Once an object is instantiated with a constructor it becomes a non-null entity. These type of implicit belief generates non-null related preconditions. The expectation is to get more preconditions that indicates a component of the API could be non-null. Figure 12a shows that precision is increased by 2%–34% whereas Figure 12b shows recall increased by 7%–42% for CHART, SWT, WEKA and XML libraries. Addition of more true positive preconditions attains better recall and it helps increase the precision as well. In case of libraries DATA, SWING we see a decrease in precision by 1% and 9% respectively. The reason behind this is mining false positive conditions related to some APIs. We have examined such false positives and came to the conclusion that these false positives are stronger conditions than necessary, e.g. an API Document.insertString(int, String, AttributeSet) from the text package of SWING library permits insertion of a null string. However, from a programmer’s point of view it is logical to send a non-null string to insert into a document. In terms of recall both libraries DATA and SWING have an increase of 10% and 5%, respectively. In case of the MATH library we do not see any improvement for this component. This is because the APIs from this library that we observed do not have any null-related preconditions.

Type Comparison (TC)

If an object is checked whether it is instance of some class and returns true, then that object is non-null. Using this implicit belief to mine more preconditions, we see a similar trend in terms of accuracy that we observed in object instance creation (OIC) component. For some libraries the precision is decreased due to mining stronger conditions than required. Recall improves for all libraries if the libraries themselves are expecting any non-null related precondition. The accuracy of this component is shown in following figure through bar charts.

Null Derefrence (ND)

If an object is dereferenced and then used by an API, that object must be non-null. The preconditions that stems from this implicit belief increased recall for the chosen libraries if the library anticipates non-null preconditions. In terms of precision we see a slight drop for two libraries as the tool mines stronger non-null related preconditions. Again we see a similar trend as in other non-null implicit belief related component in the result in terms of accuracy. The accuracy of this component is shown in following figure through bar charts.

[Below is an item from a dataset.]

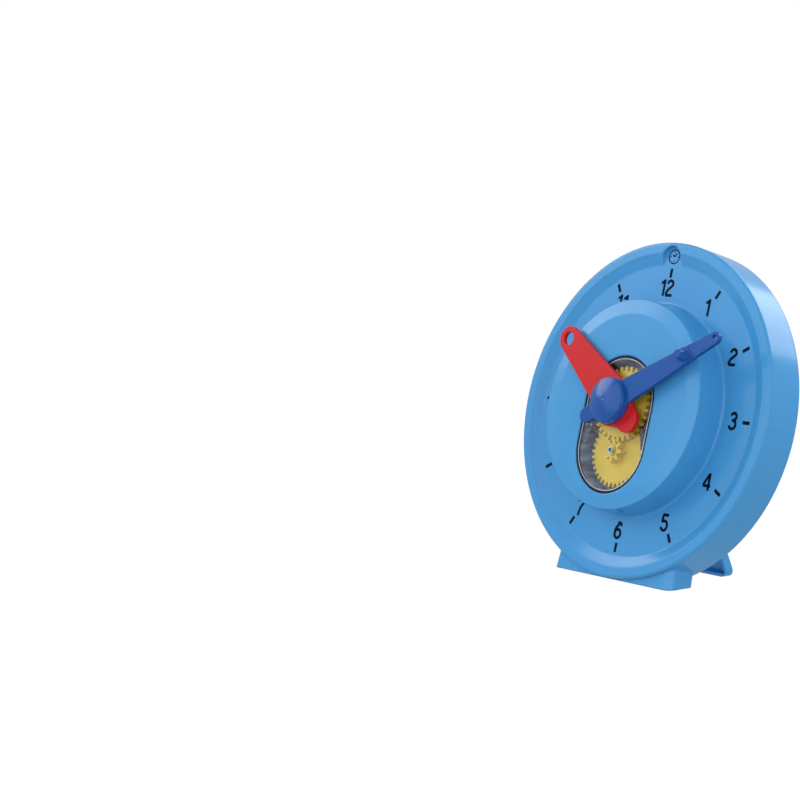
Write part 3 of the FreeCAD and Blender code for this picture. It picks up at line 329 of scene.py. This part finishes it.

Short Circuit Evaluation (SCE)

In short circuit evaluation, the evaluation of the second operands implies a specific value of the first operand. Using this to mine preconditions for APIs that act as an operand in such expressions we achieved increase in precision and recall for all libraries. The result follows the trend of previous component and accuracy is shown in the following figure through bar chart.

Local Exception (LE)

If a client code throws a client-specific exception before calling an API, then the explicit guard condition is irrelevant to the API. This implicit belief can help in removing false positive conditions from the existing mining based approach, thus, can increase the precision. In Figure 16, we see the relative peak in precision for 6 libraries libraries by 2%–23%. SWING achieves the same result as the base approach, as the tool could not detect any client-specific exceptions from the usages. Inspecting the call sites, we have seen that although client-specific conditions were present in the code corpus we have used, those conditions do not guard any client specific exceptions. As a result, the tool was not able to detect such noise for SWING library. Table 4 shows that there is no increase in recall which is expected as this implicit belief aims to remove false positives only. The result also confirms that we have not removed any true condition as there is no decrease in recall.

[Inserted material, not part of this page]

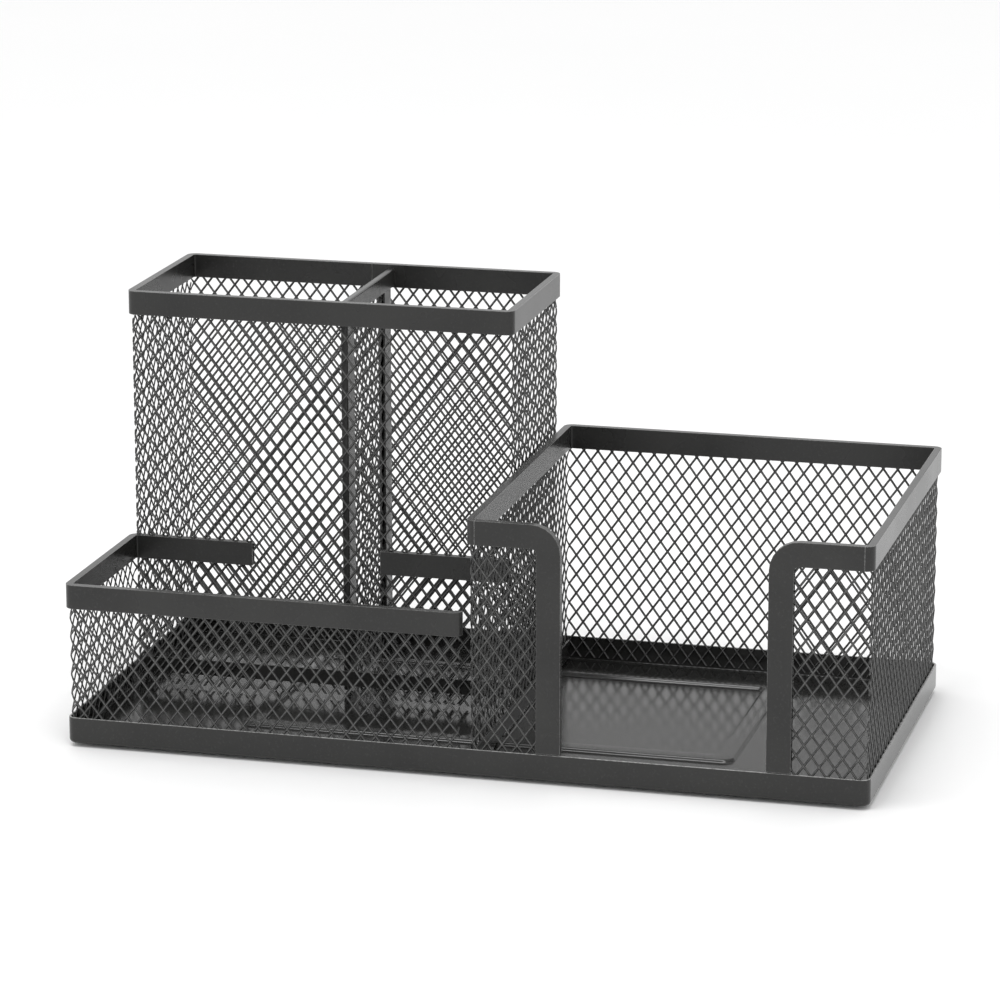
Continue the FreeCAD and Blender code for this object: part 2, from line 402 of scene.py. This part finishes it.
def math_node(tree, operation, first, second):
    node = tree.nodes.new("ShaderNodeMath")
    node.operation = operation
    for socket, value in zip(node.inputs, (first, second)):
        if isinstance(value, bpy.types.NodeSocket):
            tree.links.new(value, socket)
        else:
            socket.default_value = value
    return node.outputs[0]


def worn_and_highlit_edges(tree, reach):
    """1 along the sharp bends and cut edges, falling to 0 a little way into the flat faces; it lays
    worn paint and a painted edge highlight.
    """
    rounding = tree.nodes.new("ShaderNodeBevel")
    rounding.samples = 6
    rounding.inputs["Radius"].default_value = reach
    facing = tree.nodes.new("ShaderNodeNewGeometry")
    agree = tree.nodes.new("ShaderNodeVectorMath")
    agree.operation = "DOT_PRODUCT"
    tree.links.new(rounding.outputs["Normal"], agree.inputs[0])
    tree.links.new(facing.outputs["Normal"], agree.inputs[1])
    return mapped(tree, agree.outputs["Value"], 0.80, 0.99, 1.0, 0.0)


def powder_coat(name, dark, light, roughness, grain, edges, wavy=0.0):
    """Black powder coat: cloudy gloss, a fine orange-peel skin, and a paler grey along edges and
    crowns, partly worn paint and partly painted highlight.
    """
    material, tree, shader, place = nodes_of(name)
    clouds = noise_of(tree, place, CLOUD_SCALE, 4.0)
    speckle = noise_of(tree, place, SPECKLE_SCALE, 3.0, 0.7)
    colour = blended(tree, mapped(tree, clouds, 0.35, 0.65, 0.0, 1.0), (*dark, 1), (*light, 1))
    colour = blended(tree, mapped(tree, speckle, 0.56, 0.70, 0.0, 0.35), colour, (*FLAKE, 1))
    gloss = mapped(tree, clouds, 0.3, 0.7, roughness - 0.03, roughness + 0.04)
    broken = mapped(tree, speckle, 0.38, 0.58, 0.35, 1.0)
    # Where the paler grey goes: worn paint and painted highlight on the edges, painted highlight
    # alone on the crowns.
    pale_wear_and_highlight = math_node(tree, "MULTIPLY", edges(tree), broken)
    colour = blended(tree, pale_wear_and_highlight, colour, (*WEAR_AND_HIGHLIGHT_GREY, 1))
    gloss = math_node(tree, "ADD", gloss, math_node(tree, "MULTIPLY", pale_wear_and_highlight, 0.08))
    tree.links.new(colour, shader.inputs["Base Color"])
    tree.links.new(gloss, shader.inputs["Roughness"])
    shader.inputs["Specular IOR Level"].default_value = PAINT_SPECULAR
    peel = noise_of(tree, place, PEEL_SCALE, 2.0)
    if wavy:
        swell = math_node(tree, "MULTIPLY", noise_of(tree, place, SWELL_SCALE, 1.0), wavy)
        peel = math_node(tree, "ADD", peel, swell)
    bumped(tree, shader, peel, grain, PEEL_DEPTH)
    return material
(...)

1-Level Control Flow Analysis (1-CFA)

If a parameter of a procedure is directly passed to an API, the existing mining approach cannot mine precondition for that API due to absence of calling context. Performing single level context sensitive analysis to infer preconditions for such cases can benefit in mining more preconditions. This component takes advantage of both implicit belief related conditions and explicit conditions from the caller methods if such conditions are within context. All libraries of interest shows rise in terms of both precision and recall. The detailed result is shown in Figure 17.